↓

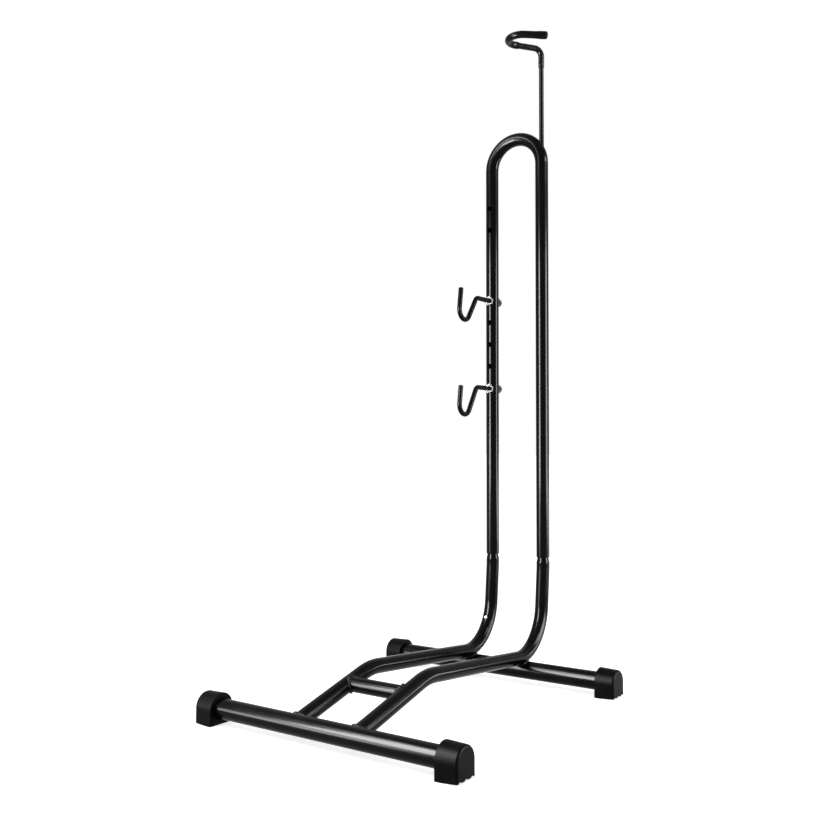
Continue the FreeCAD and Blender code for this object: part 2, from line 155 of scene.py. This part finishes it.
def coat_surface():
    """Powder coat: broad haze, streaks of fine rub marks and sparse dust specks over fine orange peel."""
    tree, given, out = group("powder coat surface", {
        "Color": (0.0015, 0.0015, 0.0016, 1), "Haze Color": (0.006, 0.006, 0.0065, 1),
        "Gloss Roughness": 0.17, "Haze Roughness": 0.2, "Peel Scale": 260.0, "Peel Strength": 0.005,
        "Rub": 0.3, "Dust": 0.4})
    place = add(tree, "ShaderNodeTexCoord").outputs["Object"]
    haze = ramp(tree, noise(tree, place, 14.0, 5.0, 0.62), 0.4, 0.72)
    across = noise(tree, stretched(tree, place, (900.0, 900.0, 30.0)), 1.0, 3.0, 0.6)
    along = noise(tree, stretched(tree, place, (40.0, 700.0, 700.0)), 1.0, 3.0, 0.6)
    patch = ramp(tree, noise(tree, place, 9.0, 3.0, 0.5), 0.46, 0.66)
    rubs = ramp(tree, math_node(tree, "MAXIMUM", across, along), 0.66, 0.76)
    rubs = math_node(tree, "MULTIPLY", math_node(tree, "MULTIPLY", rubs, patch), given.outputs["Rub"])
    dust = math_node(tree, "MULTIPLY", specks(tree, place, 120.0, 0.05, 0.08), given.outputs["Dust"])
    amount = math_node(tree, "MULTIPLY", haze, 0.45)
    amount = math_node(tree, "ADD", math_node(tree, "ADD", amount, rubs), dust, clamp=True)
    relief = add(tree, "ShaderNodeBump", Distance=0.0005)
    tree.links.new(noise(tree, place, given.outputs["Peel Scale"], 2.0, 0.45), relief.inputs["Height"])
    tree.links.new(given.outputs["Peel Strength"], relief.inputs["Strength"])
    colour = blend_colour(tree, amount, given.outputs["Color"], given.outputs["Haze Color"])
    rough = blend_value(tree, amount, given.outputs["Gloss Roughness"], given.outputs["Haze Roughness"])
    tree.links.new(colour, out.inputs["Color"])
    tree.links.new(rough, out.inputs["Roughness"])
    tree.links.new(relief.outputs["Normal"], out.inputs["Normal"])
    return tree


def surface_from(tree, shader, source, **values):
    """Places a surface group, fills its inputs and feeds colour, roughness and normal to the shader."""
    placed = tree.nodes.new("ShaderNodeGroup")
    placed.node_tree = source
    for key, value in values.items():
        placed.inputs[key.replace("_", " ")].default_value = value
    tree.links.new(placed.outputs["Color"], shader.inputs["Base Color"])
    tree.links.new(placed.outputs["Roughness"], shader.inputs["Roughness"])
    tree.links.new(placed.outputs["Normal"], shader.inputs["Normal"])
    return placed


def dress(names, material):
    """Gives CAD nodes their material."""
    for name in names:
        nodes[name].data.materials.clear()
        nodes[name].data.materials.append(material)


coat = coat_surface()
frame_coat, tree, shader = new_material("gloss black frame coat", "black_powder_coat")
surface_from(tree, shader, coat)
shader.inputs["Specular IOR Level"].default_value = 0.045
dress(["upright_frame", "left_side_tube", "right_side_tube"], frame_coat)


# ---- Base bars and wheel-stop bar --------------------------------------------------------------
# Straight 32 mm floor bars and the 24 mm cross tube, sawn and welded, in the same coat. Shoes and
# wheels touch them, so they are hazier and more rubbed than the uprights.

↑

#### Written exercise:
The lines from the top of the data above down to the line containing "return tree" are to be copied exactly; no other line should appear.

#### Response:
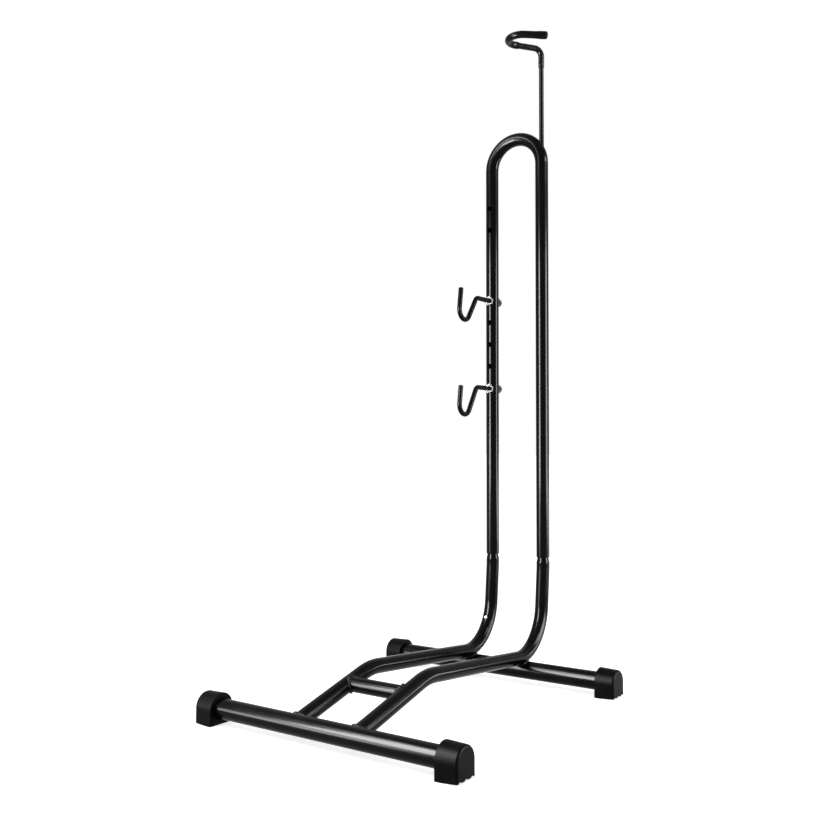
Continue the FreeCAD and Blender code for this object: part 2, from line 155 of scene.py. This part finishes it.
def coat_surface():
    """Powder coat: broad haze, streaks of fine rub marks and sparse dust specks over fine orange peel."""
    tree, given, out = group("powder coat surface", {
        "Color": (0.0015, 0.0015, 0.0016, 1), "Haze Color": (0.006, 0.006, 0.0065, 1),
        "Gloss Roughness": 0.17, "Haze Roughness": 0.2, "Peel Scale": 260.0, "Peel Strength": 0.005,
        "Rub": 0.3, "Dust": 0.4})
    place = add(tree, "ShaderNodeTexCoord").outputs["Object"]
    haze = ramp(tree, noise(tree, place, 14.0, 5.0, 0.62), 0.4, 0.72)
    across = noise(tree, stretched(tree, place, (900.0, 900.0, 30.0)), 1.0, 3.0, 0.6)
    along = noise(tree, stretched(tree, place, (40.0, 700.0, 700.0)), 1.0, 3.0, 0.6)
    patch = ramp(tree, noise(tree, place, 9.0, 3.0, 0.5), 0.46, 0.66)
    rubs = ramp(tree, math_node(tree, "MAXIMUM", across, along), 0.66, 0.76)
    rubs = math_node(tree, "MULTIPLY", math_node(tree, "MULTIPLY", rubs, patch), given.outputs["Rub"])
    dust = math_node(tree, "MULTIPLY", specks(tree, place, 120.0, 0.05, 0.08), given.outputs["Dust"])
    amount = math_node(tree, "MULTIPLY", haze, 0.45)
    amount = math_node(tree, "ADD", math_node(tree, "ADD", amount, rubs), dust, clamp=True)
    relief = add(tree, "ShaderNodeBump", Distance=0.0005)
    tree.links.new(noise(tree, place, given.outputs["Peel Scale"], 2.0, 0.45), relief.inputs["Height"])
    tree.links.new(given.outputs["Peel Strength"], relief.inputs["Strength"])
    colour = blend_colour(tree, amount, given.outputs["Color"], given.outputs["Haze Color"])
    rough = blend_value(tree, amount, given.outputs["Gloss Roughness"], given.outputs["Haze Roughness"])
    tree.links.new(colour, out.inputs["Color"])
    tree.links.new(rough, out.inputs["Roughness"])
    tree.links.new(relief.outputs["Normal"], out.inputs["Normal"])
    return tree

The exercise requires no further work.